- **REQUIRED WORK**: Give again, word for word, each line from the top of the listing through the line that holds "in imported if".

## START SUPPLIED INFORMATION

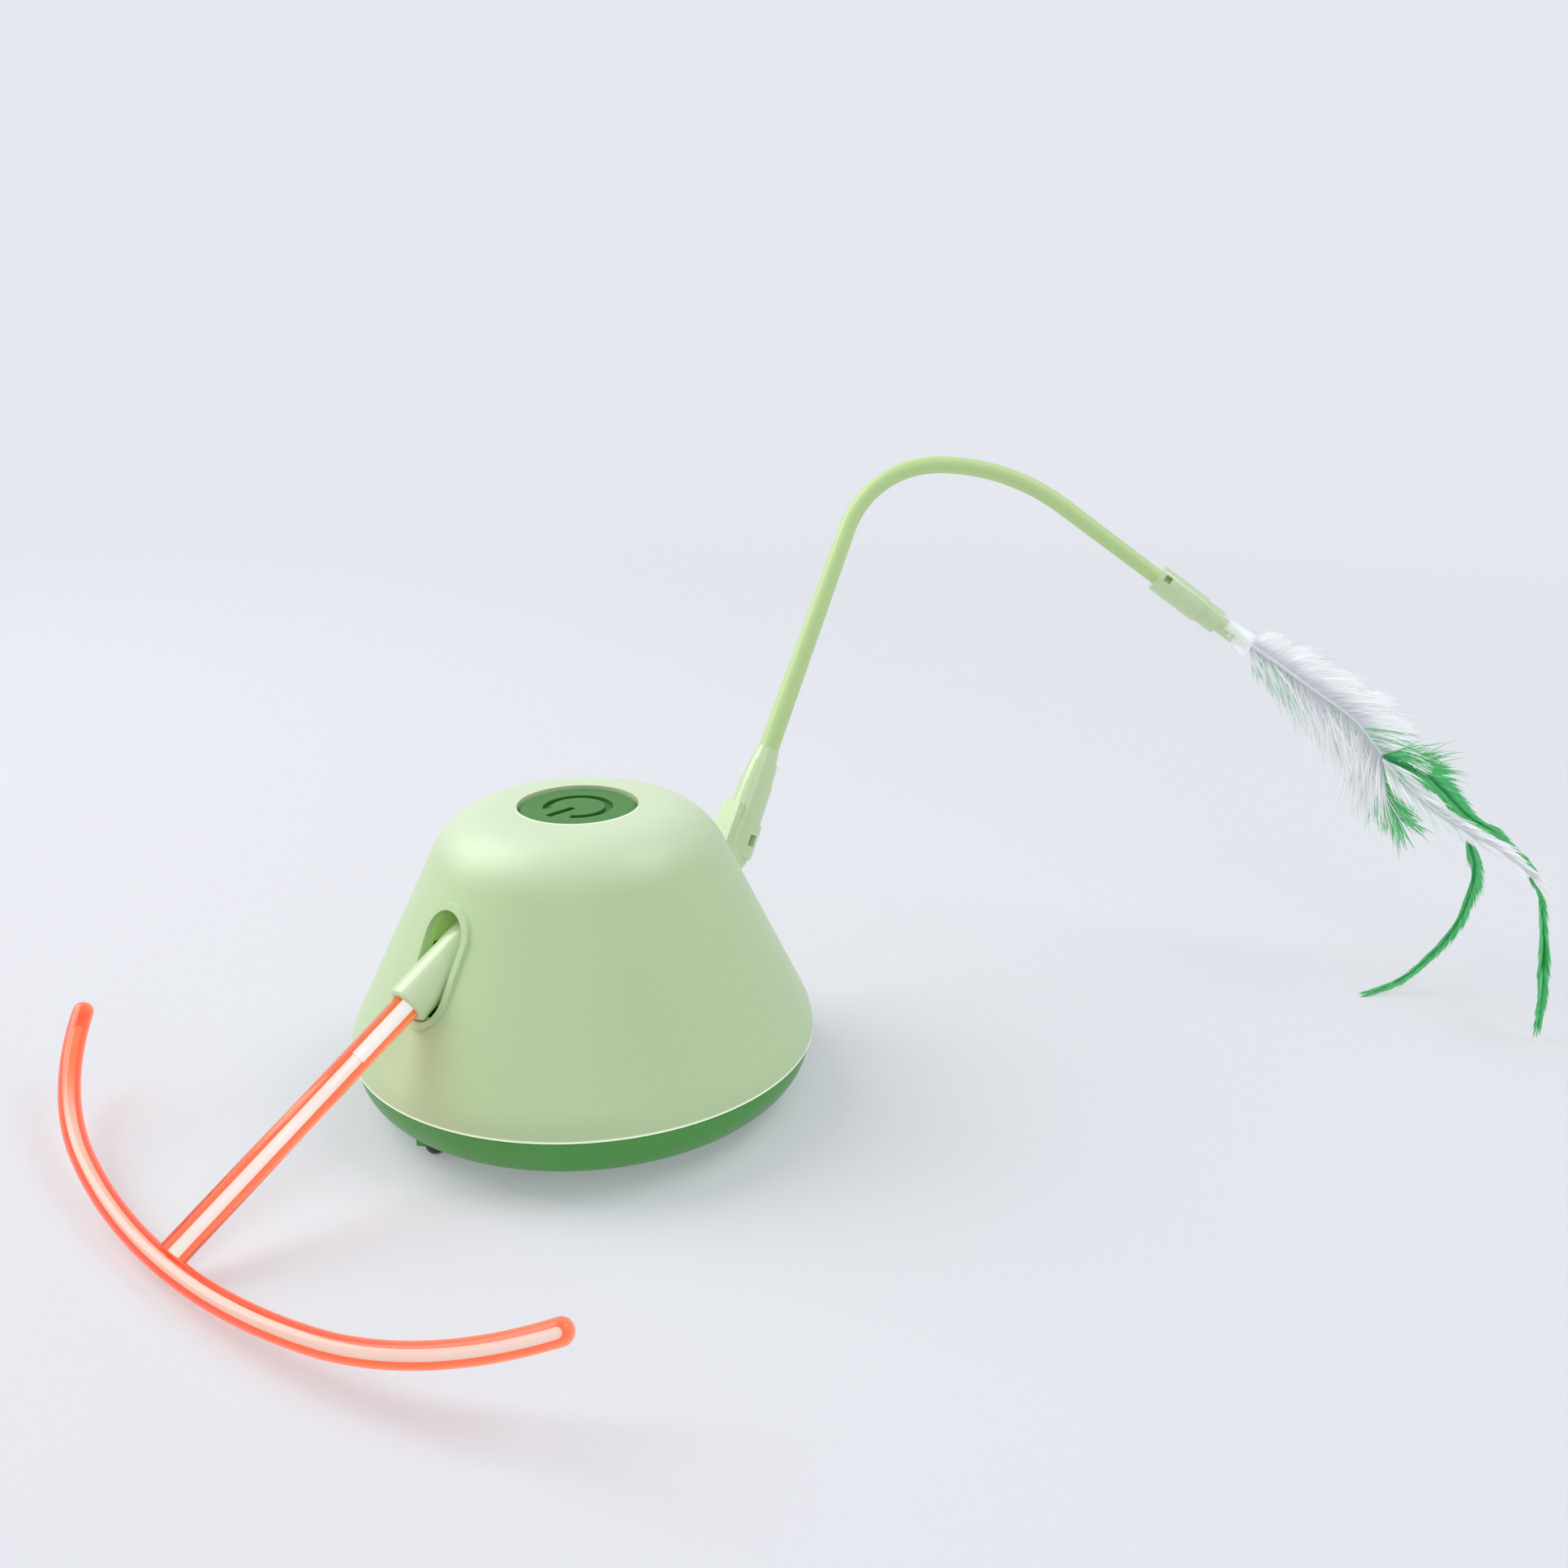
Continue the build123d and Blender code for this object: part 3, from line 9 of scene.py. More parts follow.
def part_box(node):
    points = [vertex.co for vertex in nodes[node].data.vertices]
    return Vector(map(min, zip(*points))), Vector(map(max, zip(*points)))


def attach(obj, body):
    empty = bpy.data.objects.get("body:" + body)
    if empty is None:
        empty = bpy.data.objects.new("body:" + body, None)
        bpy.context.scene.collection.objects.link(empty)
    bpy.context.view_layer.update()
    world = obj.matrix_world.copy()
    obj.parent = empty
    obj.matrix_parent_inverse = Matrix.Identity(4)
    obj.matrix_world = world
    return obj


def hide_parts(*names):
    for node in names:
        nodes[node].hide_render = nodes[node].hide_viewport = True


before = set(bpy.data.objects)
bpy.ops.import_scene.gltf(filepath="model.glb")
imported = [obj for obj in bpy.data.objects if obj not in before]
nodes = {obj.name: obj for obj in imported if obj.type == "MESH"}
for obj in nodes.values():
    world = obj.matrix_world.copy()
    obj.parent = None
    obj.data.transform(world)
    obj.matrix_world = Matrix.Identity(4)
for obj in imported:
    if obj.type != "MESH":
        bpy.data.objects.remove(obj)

bl_info = {
    "name": "Automatic cat teaser",
    "version": (1, 0, 0),
    "blender": (4, 5, 0),
    "location": "3D View > Sidebar > Cat teaser",
    "description": "Dresses the cat teaser's solids and makes its bumper tube and feathers",
    "category": "Object",
}

# Lengths are in metres in the solids' own frame: the floor is at height 0, the bumper points to
# -Y and the wand stands at +Y.
MM = 0.001

# The casing's outer wall: upright up to its knee, then drawn in by a share of the height
BODY_RADIUS = 45.0 * MM
KNEE_HEIGHT = 14.9 * MM
FLANK_SLANT = 0.4877

# Where finishes change, from start to end. Heights are from the floor, and reaches from the
# upright middle line.
# Painted highlight along the upper casing's lower edge
SEAM_HIGHLIGHT_HEIGHT = (12.55 * MM, 12.95 * MM)
SEAM_HIGHLIGHT_REACH = (43.0 * MM, 43.6 * MM)
# Painted highlight round the button's hole, strongest on its lit side
HOLE_HIGHLIGHT_HEIGHT = (57.3 * MM, 58.0 * MM)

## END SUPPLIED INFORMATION

- **SOLUTION TO THE PROBLEM**:
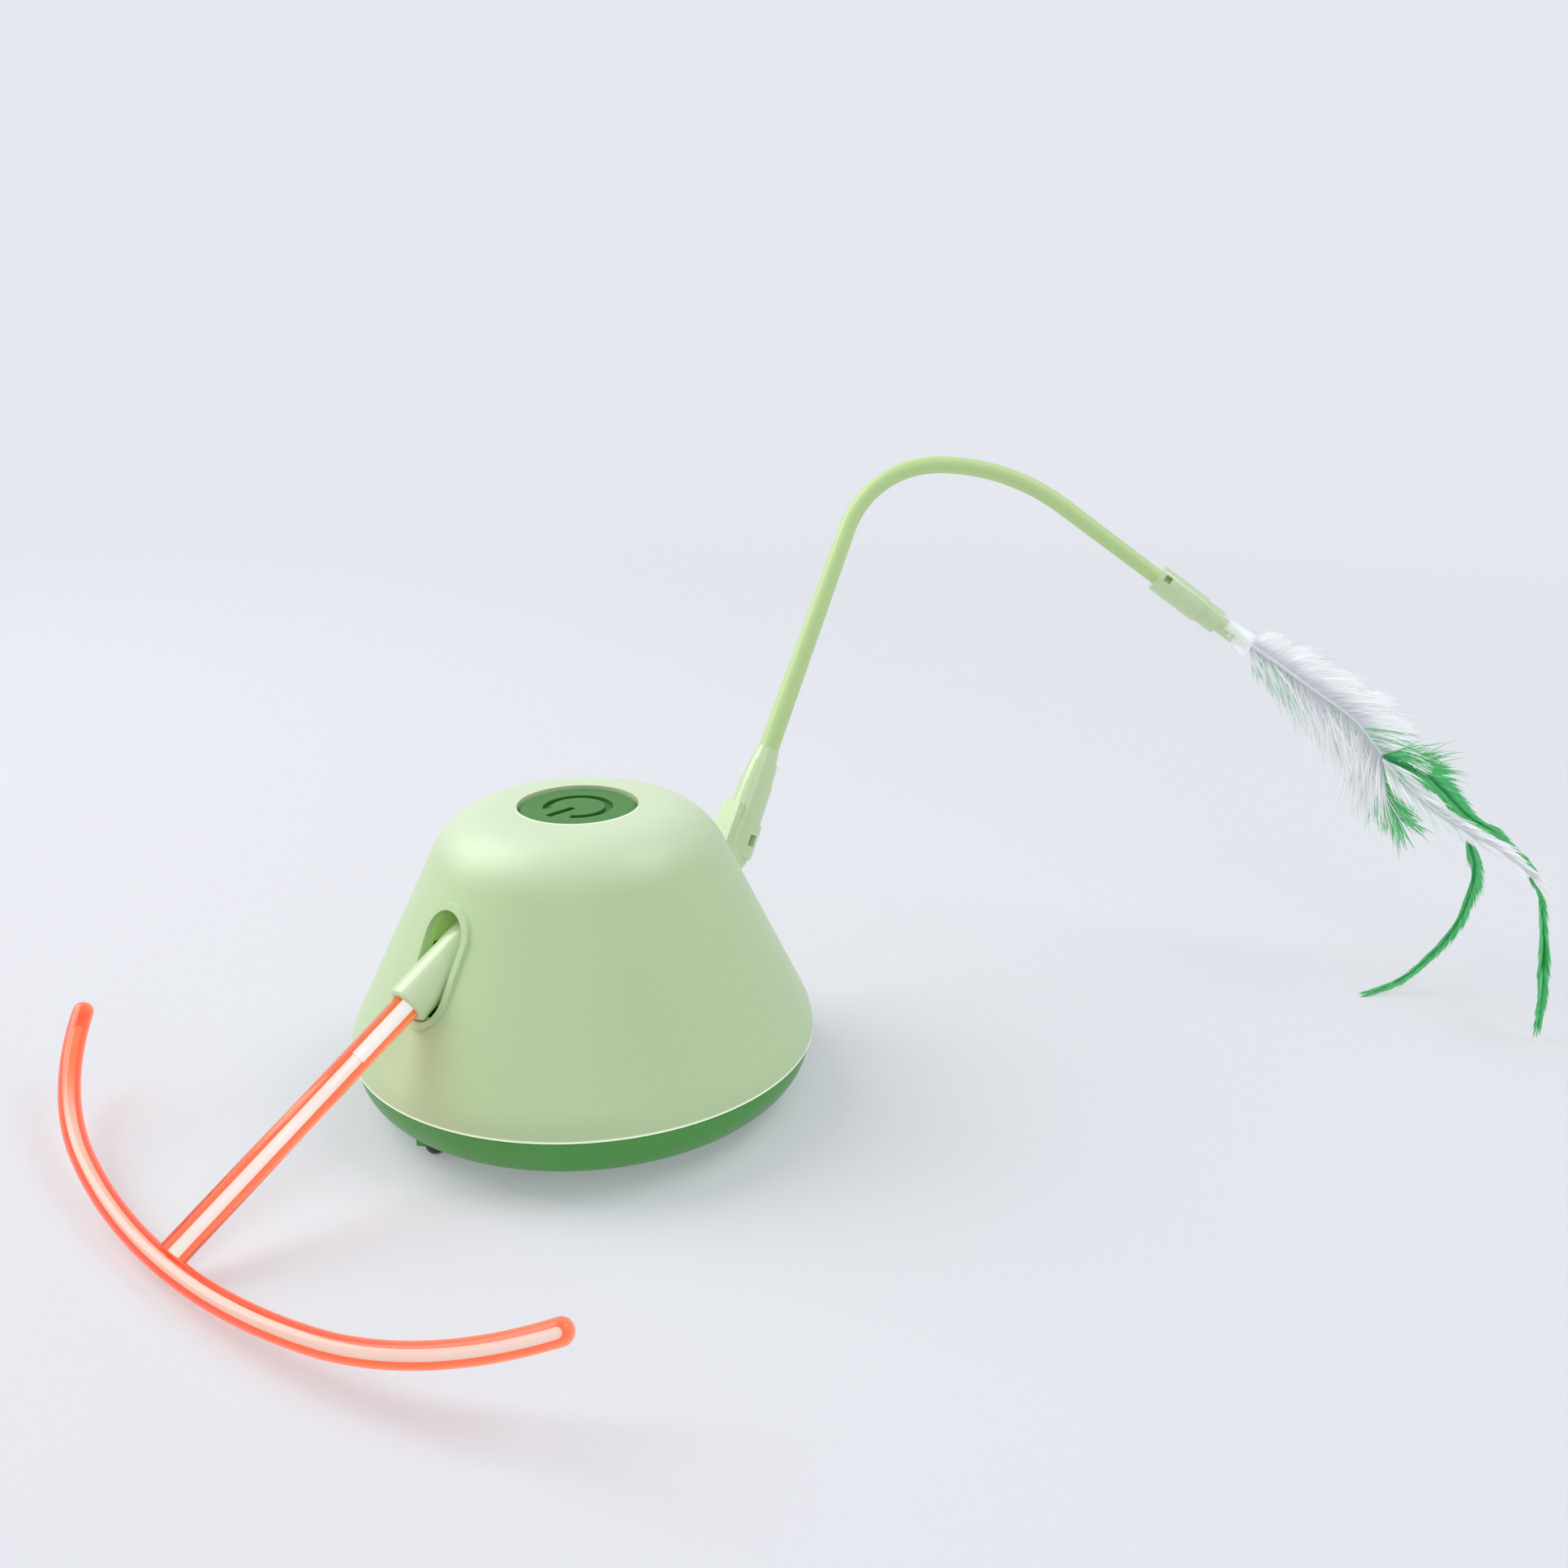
Continue the build123d and Blender code for this object: part 3, from line 9 of scene.py. More parts follow.
def part_box(node):
    points = [vertex.co for vertex in nodes[node].data.vertices]
    return Vector(map(min, zip(*points))), Vector(map(max, zip(*points)))


def attach(obj, body):
    empty = bpy.data.objects.get("body:" + body)
    if empty is None:
        empty = bpy.data.objects.new("body:" + body, None)
        bpy.context.scene.collection.objects.link(empty)
    bpy.context.view_layer.update()
    world = obj.matrix_world.copy()
    obj.parent = empty
    obj.matrix_parent_inverse = Matrix.Identity(4)
    obj.matrix_world = world
    return obj


def hide_parts(*names):
    for node in names:
        nodes[node].hide_render = nodes[node].hide_viewport = True


before = set(bpy.data.objects)
bpy.ops.import_scene.gltf(filepath="model.glb")
imported = [obj for obj in bpy.data.objects if obj not in before]
nodes = {obj.name: obj for obj in imported if obj.type == "MESH"}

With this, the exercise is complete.